Avoiding Common Pitfalls in 13F Analysis

The most dangerous mistake in 13F filing disclosure analysis is blind copying without understanding context. Fund managers operate with different time horizons, risk tolerances, and portfolio constraints than individual investors. A hedge fund might take a position as part of a complex arbitrage strategy, while a pension fund’s moves might reflect liability matching rather than return optimization.

Remember that fund managers aren’t always right, and their best ideas aren’t necessarily their largest holdings. Portfolio concentration limits, risk management requirements, and client mandates can all influence position sizing in ways that don’t reflect conviction levels. Additionally, some of the most successful hedge fund strategies rely on rapid trading and complex derivatives that don’t appear in 13F filings.

Regulatory changes and market structure evolution continue to influence how useful 13F data remains for individual investors. Some funds have successfully petitioned for confidential treatment of certain holdings, while others have restructured to avoid filing requirements altogether. Despite these limitations, quarterly institutional disclosure remains one of the most valuable free resources available to serious individual investors.
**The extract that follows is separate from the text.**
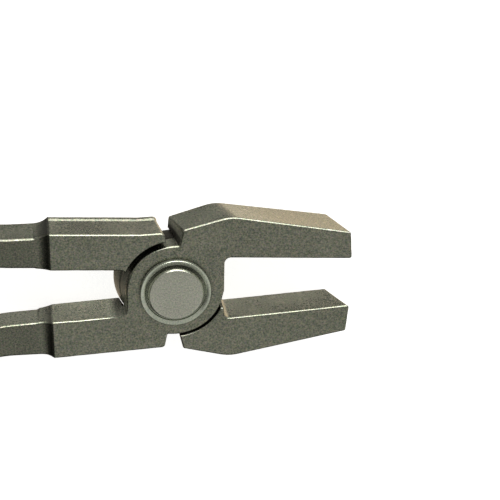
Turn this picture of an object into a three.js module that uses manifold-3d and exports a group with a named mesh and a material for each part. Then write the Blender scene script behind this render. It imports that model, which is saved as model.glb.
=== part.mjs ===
// Glass nibbling pliers: two matching forgings lapped over one another on a headed rivet.
//
// Units are millimetres. The tool lies flat on a bench: +X runs along it towards the jaw
// tips, +Y lies across it and +Z stands up along the rivet. The origin is on the rivet's
// axis, on the underside of its lower head, which is level with the bench.
//
// The front forging is the upper jaw, the upper layer of the joint and the lower handle.
// The rear forging is the same shape turned half a turn about the long axis, except that
// every side that leans does so towards the same bench, and that its jaw's heel is upright.

import * as THREE from 'three';
import { mergeVertices } from 'three/addons/utils/BufferGeometryUtils.js';
import Module from 'manifold-3d';

const wasm = await Module();
wasm.setup();
const { clamp, lerp } = THREE.MathUtils;

// ---- driving dimensions ------------------------------------------------------------

const FORGING_THICKNESS = 9.2; // jaws, joint and shoulders
const SHANK_THICKNESS = 7.6; // behind the shoulders and inside the grips
const HEAD_HEIGHT = 1.1; // each rivet head
const RING_THICKNESS = 0.9; // the turned ring round each head, at its rim
const RING_FLOOR_THICKNESS = 0.4; // and inside its dish, under the head
const SEAT_GAP = 0.15; // between pieces that lie on one another

const BOSS_RADIUS = 10.0; // the round lap of each forging
const JAW_RELIEF_RADIUS = 10.45; // clears the other forging's boss on the jaw side
const HANDLE_RELIEF_RADIUS = 11.1; // and on the handle side
const BORE_RADIUS = 4.2;
const PIN_RADIUS = 4.0;
const HEAD_FACE_RADIUS = 5.5;
const HEAD_BASE_RADIUS = 6.1;
const RING_RADIUS = 7.25;
const RING_DISH_RADIUS = 6.3;
const RING_CHAMFER = 0.2;

const EDGE_CHAMFER = 0.35; // all round the forgings' faces
const TURNED_FACETS = 64; // round a full turn
const ARC_STEP = 0.2; // largest turn in radians between the points of a rounded corner
const OVERLAP = 1.0; // how far solids reach past one another where they join or cut

// Jaw profile above the joint axis: a heel, a humped back and a flat biting face.
const JAW = {
  heelRootX: 0.4, heelRootY: 8.0, // inside the boss
  heelTopX: 1.65, heelTopY: 13.45, heelRound: 0.5,
  humpX: 11.4, humpY: 15.95, humpRound: 12.0,
  tipBackX: 36.6, tipBackY: 11.4, tipBackRound: 0.5,
  tipBiteX: 37.1, tipBiteY: 5.4, tipBiteRound: 0.8,
  throatX: 10.15, throatY: 6.95, throatFillet: 1.3,
  throatEndY: -0.5, throatTailX: 9.8, throatTailY: -1.5, // tails off into the boss
  rootX: 9.0, rootY: -2.0, // inside the boss
};
const THROAT_STOP = { fromX: 8.0, toX: 10.75, halfWidth: 4.4 }; // cuts the relieved layer off blunt

// Profiles are those of the forging's front face. Towards the rear face, ends and sides that
// look along the tool lie back, the rear forging's jaw only at its tip, and the boss flares.
const JAW_LEAN = {
  heelRootBack: 1.4,
  heelBack: 2.2, heelDrop: 0.56,
  tipBack: 3.5, tipRise: 0.63,
};
const BOSS_FLARE = { most: 2.15, fromX: -3.0, toX: -7.0 }; // on the handle side, none up to fromX
const RELIEF_FLARE = 1.35; // of the relief that clears the flared boss
const HANDLE_LEAN = { back: 1.1, fromX: -6.0 }; // only the heel end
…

Successful 13F filing disclosure analysis requires patience, skepticism, and a focus on long-term patterns rather than quarterly noise. Use these insights as one input among many in your investment process, combining institutional activity with your own fundamental research and market analysis. The goal isn’t to become a copycat investor, but to develop the same analytical rigor and strategic thinking that separates professional fund managers from amateur stock pickers.